In which other sectors will Energy Vault be making a play?
RP: One is around industrial players that are trying to power their processes with 24/7 renewables. So for example, desalination plants, which are a massive industry, they can use solar during the day to power their four to six megawatt base load, but they have eight to ten hours at night when they need power and wind is not predictable, and solar, well, the sun goes down, so there’s many liquid steel desalination plants and industrial players that are trying to build out – whether off grid or in combination with the grid – a way to provide 24/7 power and there’s just not a lot of solutions out there that can do that.

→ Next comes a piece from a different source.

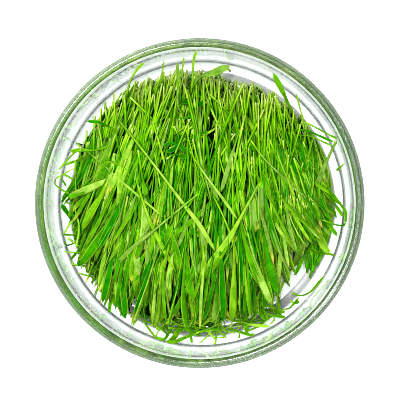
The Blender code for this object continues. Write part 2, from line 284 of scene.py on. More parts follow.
def grass_colour(tree, along, tint, dry, across, deep, ribs):
    """Colour along the blade, shifted by the blade's own tint, mottled, with a painted highlight along the
    edges of the flat leaf and painted shade on the sides of the round stem, with veins, straw on dry tips,
    and painted shade deep in the heap."""
    place = node(tree, "TexCoord").outputs["Object"]
    base = node(tree, "ValToRGB", {0: along}, ALONG).outputs[0]
    own = node(tree, "ValToRGB", {0: tint}, TINTS).outputs[0]
    leafy = node(tree, "MapRange", {0: along}, From_Max=0.5, To_Max=OWN_TINT_SHARE, **SMOOTH)
    colour = node(tree, "Mix", {0: leafy.outputs[0], 6: base, 7: own}, **MIXED).outputs[2]
    mottle = node(tree, "TexNoise", {"Vector": place}, Scale=MOTTLES_PER_METRE, Detail=3.0)
    patch = node(tree, "MapRange", {0: mottle.outputs[0]}, From_Min=0.35, From_Max=0.7, **SMOOTH)
    spots = {0: patch.outputs[0], 6: linear("#c9d9b0"), 7: linear("#ffffff")}
    spotted = node(tree, "Mix", spots, **MIXED).outputs[2]
    colour = node(tree, "Mix", {0: 1.0, 6: colour, 7: spotted}, **MULTIPLIED).outputs[2]

    outward = node(tree, "Math", {0: across}, operation="ABSOLUTE").outputs[0]
    edge = node(tree, "MapRange", {0: outward}, From_Min=0.6, From_Max=1.0, **SMOOTH).outputs[0]
    flat = node(tree, "MapRange", {0: along}, From_Min=0.42, From_Max=0.62, **SMOOTH).outputs[0]
    stem = node(tree, "Math", {0: 1.0, 1: flat}, operation="SUBTRACT").outputs[0]
    # Painted highlight: the edges of the flat leaf are lightened towards #cce860. Painted shade: the sides of
    # the round stem are darkened with #8cac60, as a round stem lit from above would be.
    leaf_edge = node(tree, "Math", {0: edge, 1: flat}, operation="MULTIPLY").outputs[0]
    light = node(tree, "Math", {0: leaf_edge, 1: EDGE_HIGHLIGHT_SHARE}, operation="MULTIPLY").outputs[0]
    colour = node(tree, "Mix", {0: light, 6: colour, 7: linear("#cce860")}, **MIXED).outputs[2]
    painted_stem_shade = node(tree, "Math", {0: edge, 1: stem}, operation="MULTIPLY").outputs[0]
    colour = node(tree, "Mix", {0: painted_stem_shade, 6: colour, 7: linear("#8cac60")}, **MULTIPLIED).outputs[2]

    ridge = node(tree, "MapRange", {0: ribs}, From_Min=-0.2, From_Max=1.0, **SMOOTH).outputs[0]
    vein = node(tree, "Math", {0: ridge, 1: flat}, operation="MULTIPLY").outputs[0]
    colour = node(tree, "Mix", {0: vein, 6: colour, 7: linear("#d4e4c0")}, **MULTIPLIED).outputs[2]
    tip = node(tree, "MapRange", {0: along}, From_Min=0.86, From_Max=0.99, **SMOOTH).outputs[0]
    straw = node(tree, "Math", {0: tip, 1: dry}, operation="MULTIPLY").outputs[0]
    colour = node(tree, "Mix", {0: straw, 6: colour, 7: linear("#d9c66a")}, **MIXED).outputs[2]
    # painted shade, darker the deeper and the lower a point lies in the heap
    shade = node(tree, "ValToRGB", {0: deep}, PAINTED_DEPTH_SHADE).outputs[0]
    return node(tree, "Mix", {0: 1.0, 6: colour, 7: shade}, **MULTIPLIED).outputs[2]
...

Meanwhile, the mining sector will be looking at building out solar with our storage, combined with an electrolyser, to make two things: green hydrogen and green ammonia. And in this way they can electrify their operations. A final area I’ll mention is around green fuels – one of our customers is a producer that’s making green jet fuel essentially through the biomass process and they’re using a combination of our storage with solar to power that process. So green fuels is another area that we’re supporting globally.